Although the positive results are notable, this study presents limitations that must be considered. On one hand, the dependence on the quality and availability of data can affect the accuracy and effectiveness of the models. The data used come from a single Ecuadorian distribution company and may have biases or limitations in their representativeness. Including historical information from multiple companies could improve the robustness and generalization capability of the model. On the other hand, the exclusive use of technical data and the absence of socio-economic variables limit the model’s predictive capacity. Combining technical data with socio-economic factors could improve performance and reduce false positives in fraud detection. It is also worth noting that hyperparameter optimization through grid search can be computationally expensive and does not guarantee the best global solution. Alternatives such as Bayesian optimization or random search could be more efficient. Finally, the applicability and scalability of the model in other regions or countries with different consumption patterns and regulations may require adjustments. Replicating the study in other contexts would allow for a better evaluation of the model’s adaptability.

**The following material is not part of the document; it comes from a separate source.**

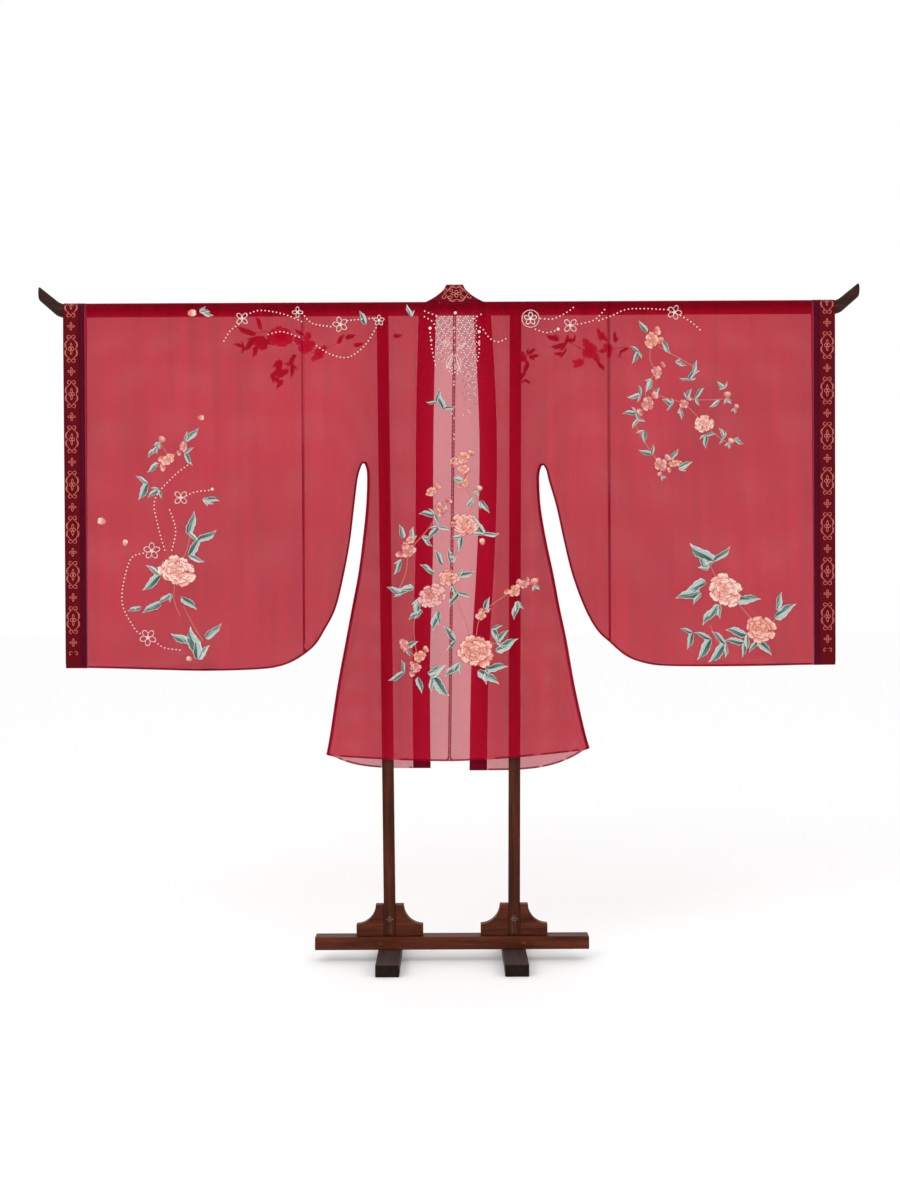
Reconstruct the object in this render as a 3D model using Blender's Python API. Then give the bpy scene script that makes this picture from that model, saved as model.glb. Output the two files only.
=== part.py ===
"""Sheer wide-sleeved hanfu robe hung over the pole of a wooden garment stand.

Metres, +Z up. X runs along the pole. The back of the robe faces -Y and its open
fronts face +Y. The origin is on the floor under the middle of the pole.

Each cloth piece is cut in a flat pattern, as the real one is. In the pattern x runs
along the pole and v runs down from the top of the pole, positive on the back and
negative on the front. The pattern is then folded over the pole, front and back are
closed along the side seam and the underside of the sleeve, and the wall gets its
thickness.
"""
import math

import bmesh
import bpy
from mathutils import Vector
from mathutils.geometry import delaunay_2d_cdt

SEAM_GAP = 0.0003

# The stand
FOOT_LENGTH = 0.400
FOOT_WIDTH = 0.062
FOOT_HEIGHT = 0.0315
STRETCHER_LENGTH = 0.736
STRETCHER_DEPTH = 0.054
STRETCHER_HEIGHT = 0.0345
POST_SIDE = 0.031
POST_BASE_X = 0.1673
POST_TOP_X = 0.1795
BRACKET_HEIGHT = 0.084
BRACKET_REACH = 0.074
BRACKET_TOP_REACH = 0.022
BRACKET_EDGE_HEIGHT = 0.031
BRACKET_THICKNESS = 0.028
BRACKET_STEPS = 8
BRACKET_CHAMFER = 0.0015
WOOD_CHAMFER = 0.0025
SHARP_ANGLE = math.radians(40)

POLE_Z = 1.7555
POLE_HALF_HEIGHT = 0.0180
POLE_HALF_DEPTH = 0.0165
POLE_HALF_SPAN = 1.106
POLE_STRAIGHT = 1.035
POLE_BEND_RADIUS = 0.040
POLE_BEND_ANGLE = math.radians(40)
POLE_BEND_STEPS = 4
POLE_BEND_HALF_HEIGHT = 0.0202
POLE_TIP_HALF_HEIGHT = 0.0187
POLE_TIP_HALF_DEPTH = 0.0140
POLE_SIDES = 20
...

From the methodology, more effective regulations and policies aimed at reducing electricity theft and fraud could be created. High-risk areas and consumers prone to committing offenses could also be identified. In the same vein, resource allocation could be optimized, as inspections and specific interventions could be more efficiently targeted, maximizing the impact of anti-theft measures. However, this or any fraud detection technique should also be accompanied by awareness and education directed at specific demographics and regions, in order to reduce the incidence of theft. This research study promotes the development of regulatory frameworks that encourage the use of advanced detection and data analysis technologies in the electricity sector. Regulators could employ these techniques to effectively monitor compliance with anti-theft regulations and ensure that distribution companies are taking the appropriate measures to reduce NTLs.